Writers Matt Lopez (Bedtime Stories) and Mark Bomback’s (Live Free or Die Hard) script basically cuts right to the chase. Where the first film (as did, to some extent at least, its 1978 sequel Return from Witch Mountain) certainly wasn’t rocket science, it spent time building up and exploring its characters, giving reluctant hero Eddie Albert a reason to care about the two small children suddenly put in in his hands.

 

While the screenplay makes a few futile stabs at doing the same, the only thing this movie is concerned about is speed, speed and more speed. The filmmakers assume the audience watching this has the attention span of gnat, plot points flying by so fast I almost expected someone in the preview audience to get slapped across the face by a speeding preposition. Director Andy Fickman (The Game Plan) has the accelerator planted to the floor, the zip-swish of it all enough to make even the most even-keeled feel more than a bit nauseous.

 

On top of all that, the production values are shockingly low. I’ve seen Disney put better looking productions together for their cable television channel, so much of this looking so horrible and unfinished it makes the special effects of the earlier efforts look like excerpts from The Matrix. There’s a scene in an underground jungle-slash-garden-slash-sanctuary-slash-I-don’t-know-what-the-heck-it-was that’s as silly as anything I’ve seen this year. I kid you not, it looked like a set from the old “Muppet Show,” the only difference being Jim Henson would have found it too cheap looking and had told his crew to redesign it immediately.

 

Thankfully, what Fickman does have is an extremely game cast that’s far better than the material warrants. Johnson, Hinds, Cugino and especially Robb (who really needs to be a star, she’s absolutely wonderful) play it straight, never tipping their hand or winking at the camera. They invest themselves into their characters, and while portraying them probably wasn’t a stretch the whole lot elevate the movie and make it far easier to endure (and sometimes even enjoy) than it would have been otherwise. Additionally, look fast for very cute cameos by original aliens Ike Eisenmann and Kim Richards, both still instantly recognizable three-plus decades after the fact.  
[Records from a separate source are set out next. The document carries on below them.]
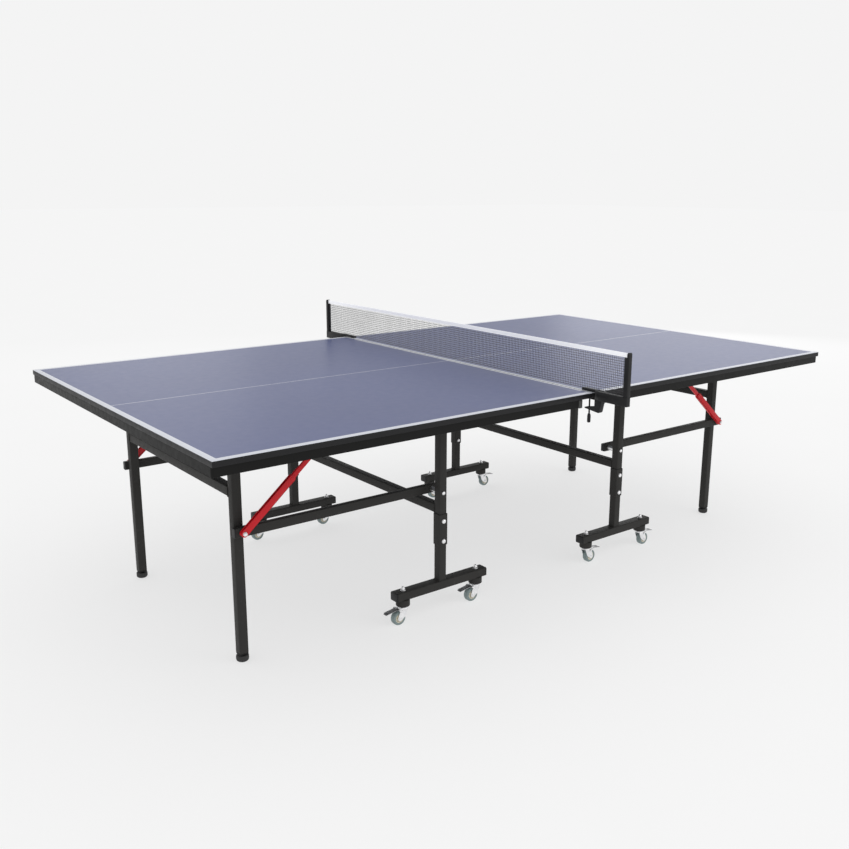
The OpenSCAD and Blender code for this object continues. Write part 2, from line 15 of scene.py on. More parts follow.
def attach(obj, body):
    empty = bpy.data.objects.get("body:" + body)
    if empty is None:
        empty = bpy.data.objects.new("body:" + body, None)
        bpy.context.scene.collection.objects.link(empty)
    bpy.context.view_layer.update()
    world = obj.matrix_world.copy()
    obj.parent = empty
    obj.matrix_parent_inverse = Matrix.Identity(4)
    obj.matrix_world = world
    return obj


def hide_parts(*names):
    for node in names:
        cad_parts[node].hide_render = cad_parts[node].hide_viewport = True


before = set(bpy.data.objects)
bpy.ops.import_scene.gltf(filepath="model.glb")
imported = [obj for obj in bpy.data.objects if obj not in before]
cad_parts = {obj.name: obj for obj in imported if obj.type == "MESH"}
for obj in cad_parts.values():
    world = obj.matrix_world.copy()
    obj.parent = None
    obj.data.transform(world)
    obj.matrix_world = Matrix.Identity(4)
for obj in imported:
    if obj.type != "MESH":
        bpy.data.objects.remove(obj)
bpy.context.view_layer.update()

MM = 0.001
SIDES = {"left": -1, "right": 1}
ROWS = {"near": -1, "far": 1}
ENDS = {"inner": -1, "outer": 1}

# ---------- camera ----------

PICTURE = 849
SENSOR = 36.0
FOCAL_PX = 953.1
CENTRE_X = 438.4
CENTRE_Y = 424.5
CAMERA_AT = (-2.3292, -2.8946, 1.4218)
YAW, PITCH, ROLL = math.radians(38.11), math.radians(13.96), math.radians(0.30)


def add_camera():
    """Camera at the photograph's viewpoint: yaw turns from +Y towards +X, pitch looks down."""
    yaw, pitch, roll = YAW, PITCH, ROLL
    flat = math.cos(pitch)
    forward = Vector((math.sin(yaw) * flat, math.cos(yaw) * flat, -math.sin(pitch)))
    level = Vector((math.cos(yaw), -math.sin(yaw), 0))
    upright = level.cross(forward)
    right = level * math.cos(roll) + upright * math.sin(roll)
    up = upright * math.cos(roll) - level * math.sin(roll)
    data = bpy.data.cameras.new("camera")
    data.sensor_width = SENSOR
    data.lens = FOCAL_PX / PICTURE * SENSOR
    data.shift_x = (PICTURE / 2 - CENTRE_X) / PICTURE
    data.shift_y = (CENTRE_Y - PICTURE / 2) / PICTURE
    camera = bpy.data.objects.new("camera", data)
    turn = Matrix((right, up, -forward)).transposed()
    camera.matrix_world = Matrix.Translation(CAMERA_AT) @ turn.to_4x4()
    bpy.context.scene.collection.objects.link(camera)
    bpy.context.scene.camera = camera


add_camera()

# ---------- materials ----------


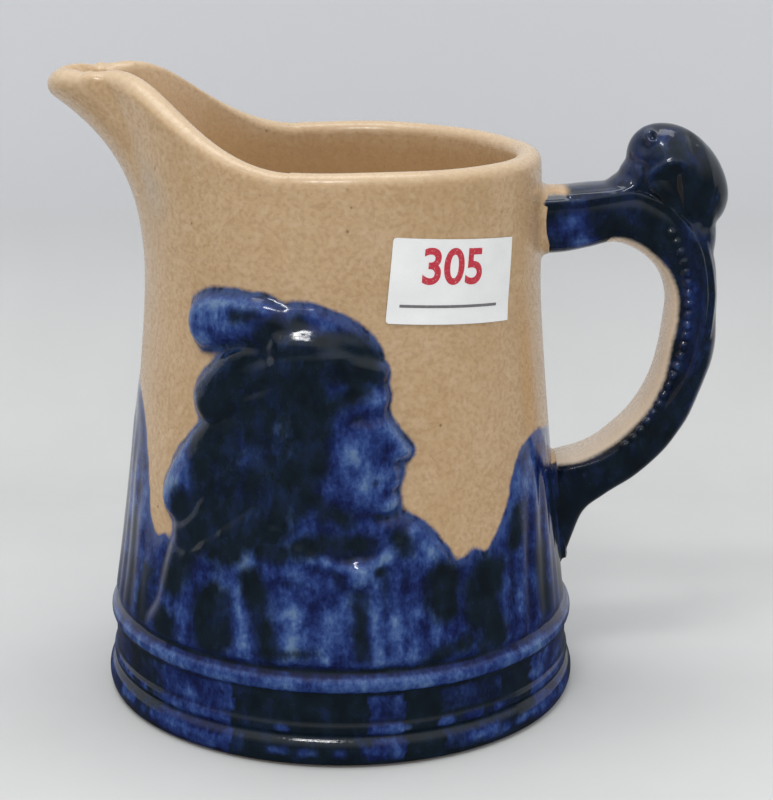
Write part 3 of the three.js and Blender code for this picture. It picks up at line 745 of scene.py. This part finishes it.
# Cobalt under the clear glaze: pale where it broke over an edge or was wiped thin, green-black where it
# pooled. Its pool and thin inputs also bring in painted shade, a painted highlight and painted reflections.
cobalt_glaze, cobalt_in, cobalt_out = glaze_group("cobalt glaze", "Crest", "Pool_and_painted_light", "Thin_and_sheen")
streak = grain(cobalt_glaze, 1.3, 3, 0.6, stretch=2.4)
cloud = grain(cobalt_glaze, 4.5, 4, 0.6, shift=4.4)
flecks = grain(cobalt_glaze, 0.55, 2, 0.6, stretch=1.4, shift=9.1)
tone = plus(cobalt_glaze, 0.42, cobalt_in["Crest"], 0.22)
tone = plus(cobalt_glaze, tone, cobalt_in["Thin_and_sheen"], 0.24)
for lumps, share in ((streak, 0.6), (cloud, 1.3), (flecks, 0.4)):
    tone = plus(cobalt_glaze, tone, maths(cobalt_glaze, "SUBTRACT", lumps, 0.5), share)
blue = colours(cobalt_glaze, tone, (
    (0.1, (11, 17, 50)), (0.3, (18, 29, 74)), (0.48, (31, 49, 102)), (0.64, (48, 71, 125)),
    (0.8, (70, 95, 143)), (0.95, (94, 117, 150)),
))
ragged = unevenness(cobalt_glaze, 2.6, 3, 0.65, stretch=1.6, shift=6.3)
drift = unevenness(cobalt_glaze, 14, 2, 0.5, shift=2.9)
depth_of = plus(cobalt_glaze, cobalt_in["Pool_and_painted_light"], ragged, 2.4)
depth_of = plus(cobalt_glaze, depth_of, drift, 1.6)
pool_and_shade_mask = band_of(cobalt_glaze, depth_of, -0.65, 1.1)
pool_and_shade_colour = colours(cobalt_glaze, grain(cobalt_glaze, 3, 3, 0.6, stretch=1.5, shift=8.2),
                      ((0.35, (11, 20, 27)), (0.55, (16, 28, 38)), (0.72, (22, 35, 60))))
cobalt_glaze.links.new(blend(cobalt_glaze, pool_and_shade_mask, blue, pool_and_shade_colour), cobalt_out["Color"])
cobalt_glaze.links.new(plus(cobalt_glaze, cloud, flecks, 0.1), cobalt_out["Height"])
cobalt_glaze.links.new(band_of(cobalt_glaze, flecks, 0.35, 0.65, 0.08, 0.18), cobalt_out["Gloss"])


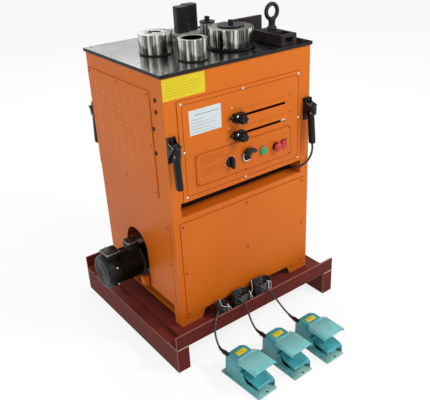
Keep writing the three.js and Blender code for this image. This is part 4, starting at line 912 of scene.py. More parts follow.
# %% Supply lead
CORNER = Vector((304.5, -243, 548.2))
LEAD_PLACES = ((20, 17, 188), (23, 14, 160), (21, 5, 118), (14, -9, 86), (-6, -19, 62), (-30, -19, 42),
               (-52, -5, 28), (-66, 17, 22), (-74, 43, 20))
lead_line = smooth_line([CORNER + Vector(spot) for spot in LEAD_PLACES], 6)
supply = joined("supply_lead", paint(tube("supply_tube", lead_line, 4, CORD_SIDES), "cord_rubber"),
                lathe("supply_nut", "black_plastic", [(0, 0.3), (13, 0.3), (13, 3), (11, 3), (11, 14),
                                                      (9.5, 16), (0, 16)],
                      CORNER + Vector((0, 17, 190)), "X", 6))
stand_in(shade(supply, 40), "side_lead")

# %% [markdown]
# ## Rollers
# The bending rollers and the two loose sleeves are turned steel rings. A ring is a rounded
# rectangle swept round a circle, which is Curve to Mesh on two curves. The tree takes the
# ring's outer radius, bore, height and corner round, so one tree makes all four.

# %% A tree for turned rings
def ring_tree():
    tree, given = new_tree("turned_ring", Outer="number", Bore="number", Height="number", Round="number",
                           Centre="vector", Finish="finish")
    start = Value(tree)
    circle = start.node("GeometryNodeCurvePrimitiveCircle", {"mode": "RADIUS"},
                        {"Resolution": 128, "Radius": (given["Outer"] + given["Bore"]) * 0.5})
    section = start.node("GeometryNodeCurvePrimitiveQuadrilateral", {"mode": "RECTANGLE"},
                         {"Width": given["Outer"] - given["Bore"], "Height": given["Height"]})
    eased = start.node("GeometryNodeFilletCurve", {"mode": "POLY"},
                       {"Curve": section, "Count": 3, "Radius": given["Round"]})
    ring = start.node("GeometryNodeCurveToMesh", None, {"Curve": circle, "Profile Curve": eased})
    placed = start.node("GeometryNodeSetPosition", None, {"Geometry": ring, "Offset": given["Centre"]})
    end_tree(placed, given["Finish"])
    return tree


RING = ring_tree()

# %% Four rollers
SLEEVE_BORES = {"left": 21, "front": 33}
# The dark and light tones are those of the painted reflection bands on the roller walls.
SLEEVE_TONES = {"dark": (96, 96, 92)}
ROLLERS = {"centre_roller": (14.3, {}),
           "bending_roller": (9.3, {"dark": (70, 70, 70), "light": (150, 150, 148), "roughness": 0.22}),
           "sleeve_roller_left": (SLEEVE_BORES["left"], SLEEVE_TONES),
           "sleeve_roller_front": (SLEEVE_BORES["front"], SLEEVE_TONES)}
ROLLER_ROUND = 1.8
for node, (bore, tones) in ROLLERS.items():
    (x0, y0, z0), (x1, y1, z1) = edges(node)
    centre = place((x0 + x1) / 2, (y0 + y1) / 2, (z0 + z1) / 2)
    steel = turned_steel(f"{node}_steel", centre, bore * MM, **tones)
    made = grow(f"{node}_turned", RING, Outer=(x1 - x0) / 2 * MM, Bore=bore * MM, Height=(z1 - z0) * MM,
                Round=ROLLER_ROUND * MM, Centre=centre, Finish=steel)
    stand_in(shade(made, 30), node)

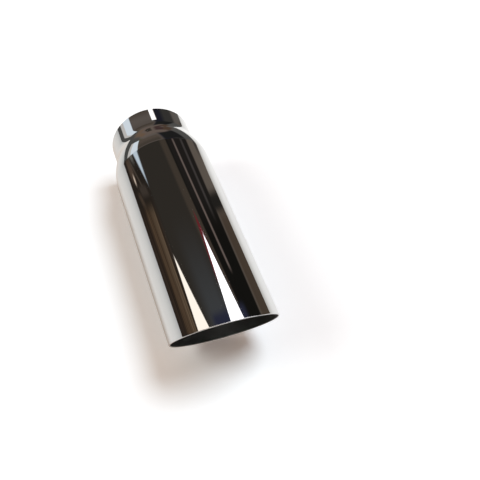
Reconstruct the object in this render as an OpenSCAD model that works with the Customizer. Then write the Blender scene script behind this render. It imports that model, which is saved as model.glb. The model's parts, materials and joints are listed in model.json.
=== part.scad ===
// Angle-cut exhaust tip: one thin wall drawn to a slotted collar, a neck, a round shoulder,
// a straight body and a slanted outlet with a rounded lip. The axis runs along +X from the
// inlet mouth, at the origin, to the outlet. The long side of the slant is on top, at +Z.

/* [Body] */
// Outside diameter of the body
body_d = 101.6; // [92:0.1:130]
// Length along the long side, from the inlet mouth to the lip
overall_l = 305; // [220:1:420]
// Thickness of the sheet, the same all over
wall = 1.5; // [1:0.1:3]
// Slant of the outlet away from a square cut, in degrees
cut_angle = 30; // [0:1:45]

/* [Collar] */
// Inside diameter of the collar, which takes the tailpipe
bore_d = 83.5; // [70:0.1:84]
// Straight length of the collar, from the mouth to the neck
collar_l = 23; // [22:0.5:50]
// Width of the bevel that breaks the mouth's inner and outer edges
mouth_bevel = 0.3; // [0.1:0.05:0.45]

/* [Shoulder] */
// Outside radius of the neck's hollow bend, next to the collar
neck_r = 34; // [10:1:60]
// Outside radius of the round shoulder, next to the body
shoulder_r = 76; // [40:1:110]

/* [Relief slots] */
// Number of slots that let the collar close on the pipe
slot_n = 3; // [2:1:6]
// Width of each slot
slot_w = 5; // [2:0.5:8]
// Length of each slot, from the mouth to its square end
slot_l = 19.5; // [8:0.5:22]
// Angle from the long side of the slant to the first slot, towards +Y
slot_turn = 3; // [0:1:45]

/* [Hidden] */
$fn = 144;

body_r = body_d / 2;
bore_r = bore_d / 2;
collar_r = bore_r + wall;

// The hollow bend and the round shoulder meet tangent to each other, at this slope
bend_slope = acos(1 - (body_r - collar_r) / (neck_r + shoulder_r));
// Where the round shoulder runs out into the straight body
body_x = collar_l + (neck_r + shoulder_r) * sin(bend_slope);

// The lip is a full round as wide as the sheet. Its centre crosses the axis here.
lip_r = wall / 2;
lip_x = overall_l - lip_r / cos(cut_angle) - (body_r - lip_r) * tan(cut_angle);

// How far a cutting shape runs past the surface that it cuts
over = 1;
// The hollow bend cuts this far into the faces that it joins, to cross them cleanly
bite = 0.001;

// In the section modules, x runs along the part's axis and y away from it. Depth goes
// from the outside face into the sheet: 0 is the outside face and wall is the inside one.

// From the axis out to one face of the sheet, run past both ends by extra
module face_section(depth, extra) {
    meet = [collar_l + (neck_r + depth) * sin(bend_slope),
            body_r - shoulder_r + (shoulder_r - depth) * cos(bend_slope)];
    // Collar
    translate([-extra, 0]) square([meet.x + extra, collar_r - depth]);
    // Hollow bend
    difference() {
        polygon([[collar_l, 0], [meet.x, 0], meet, [collar_l, collar_r - depth]]);
        translate([collar_l, collar_r + neck_r]) circle(r = neck_r + depth + bite);
    }
    // Round shoulder
    intersection() {
        translate([body_x, body_r - shoulder_r]) circle(r = shoulder_r - depth);
        translate([collar_l, 0]) square([body_x - collar_l + over, body_r]);
    }
    // Body
    translate([body_x, 0]) square([overall_l - body_x + extra, body_r - depth]);
}

// A corner to take off the mouth's edge at this radius, both ways
module bevel_section(radius) {
    translate([0, radius]) rotate(45) square(mouth_bevel * sqrt(2), center = true);
}

// The sheet, with its mouth's edges broken
module sheet_section() {
    difference() {
        face_section(0, 0);
        face_section(wall, over);
        bevel_section(bore_r);
        bevel_section(collar_r);
    }
}

// Turns a section about the part's axis
module turned() {
    rotate([0, 90, 0]) rotate_extrude() mirror([1, -1]) children();
}

// Leans what is square to the axis at the origin into the plane of the slant, at x.
// Each point only slides along the axis, so a round wall stays round.
module leant(x) {
    translate([x, 0, 0])
        multmatrix([[1, 0, tan(cut_angle), 0], [0, 1, 0, 0], [0, 0, 1, 0], [0, 0, 0, 1]])
            children();
}

// Everything past the slant, which crosses the axis at x
module past_slant(x) {
    leant(x) translate([0, -body_d, -body_d]) cube([2 * body_d, 2 * body_d, 2 * body_d]);
}

// One relief slot, cut in from the mouth at +Z
module slot_cut() {
    translate([-over, -slot_w / 2, 0]) cube([slot_l + over, slot_w, collar_r + over]);
}

// The full round that finishes the outlet's edge
module lip() {
    leant(lip_x) turned() intersection() {
        translate([0, body_r - lip_r]) circle(r = lip_r);
        translate([0, body_r - wall]) square([lip_r, wall]);
    }
}

module tip_shell() {
    color([0.78, 0.79, 0.8]) {
        difference() {
            turned() sheet_section();
            past_slant(lip_x);
            for (i = [0:slot_n - 1])
                rotate([i * 360 / slot_n - slot_turn, 0, 0]) slot_cut();
        }
        lip();
    }
}

tip_shell();
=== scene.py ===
"""The looks of a mirror-polished exhaust tip, on a pale table in a dark room with bright windows."""

import json
import math
from collections import namedtuple

import bpy
from bpy.props import (
    FloatProperty,
    FloatVectorProperty,
    IntProperty,
    PointerProperty,
)
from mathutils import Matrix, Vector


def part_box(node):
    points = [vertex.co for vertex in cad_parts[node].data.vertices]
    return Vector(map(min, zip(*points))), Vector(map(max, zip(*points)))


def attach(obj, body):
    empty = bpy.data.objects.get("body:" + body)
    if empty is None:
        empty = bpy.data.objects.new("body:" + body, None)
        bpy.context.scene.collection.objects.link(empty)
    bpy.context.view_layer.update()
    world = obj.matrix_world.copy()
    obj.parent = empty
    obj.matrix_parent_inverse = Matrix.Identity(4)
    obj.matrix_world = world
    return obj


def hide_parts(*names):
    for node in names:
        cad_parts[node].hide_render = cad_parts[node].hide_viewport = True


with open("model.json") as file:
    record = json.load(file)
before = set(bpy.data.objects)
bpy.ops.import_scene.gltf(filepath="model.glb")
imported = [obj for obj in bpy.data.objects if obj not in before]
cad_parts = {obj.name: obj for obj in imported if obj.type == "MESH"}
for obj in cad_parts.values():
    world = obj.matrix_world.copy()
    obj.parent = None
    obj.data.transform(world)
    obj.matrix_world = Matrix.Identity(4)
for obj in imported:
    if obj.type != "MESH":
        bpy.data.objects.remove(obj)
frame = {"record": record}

bl_info = {
    "name": "Exhaust Tip",
    "version": (1, 0, 0),
    "blender": (4, 5, 0),
    "location": "3D View > Sidebar > Exhaust Tip",
    "description": "Makes a polished exhaust tip with a slotted collar, and the stage it is seen on",
    "category": "Add Mesh",
}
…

In the end, it’s all rather forgettable, and if not for an almost completely unforgivable avalanche of gunfire during the climax I doubt I could have worked up the effort to claim a definitive position (let alone write this review). What I do think is that Disney has wasted a golden opportunity to resurrect one of the more whimsical gems sitting inside their library, Race to Witch Mountain forgetting the magic that made that first escape such an endearing joy.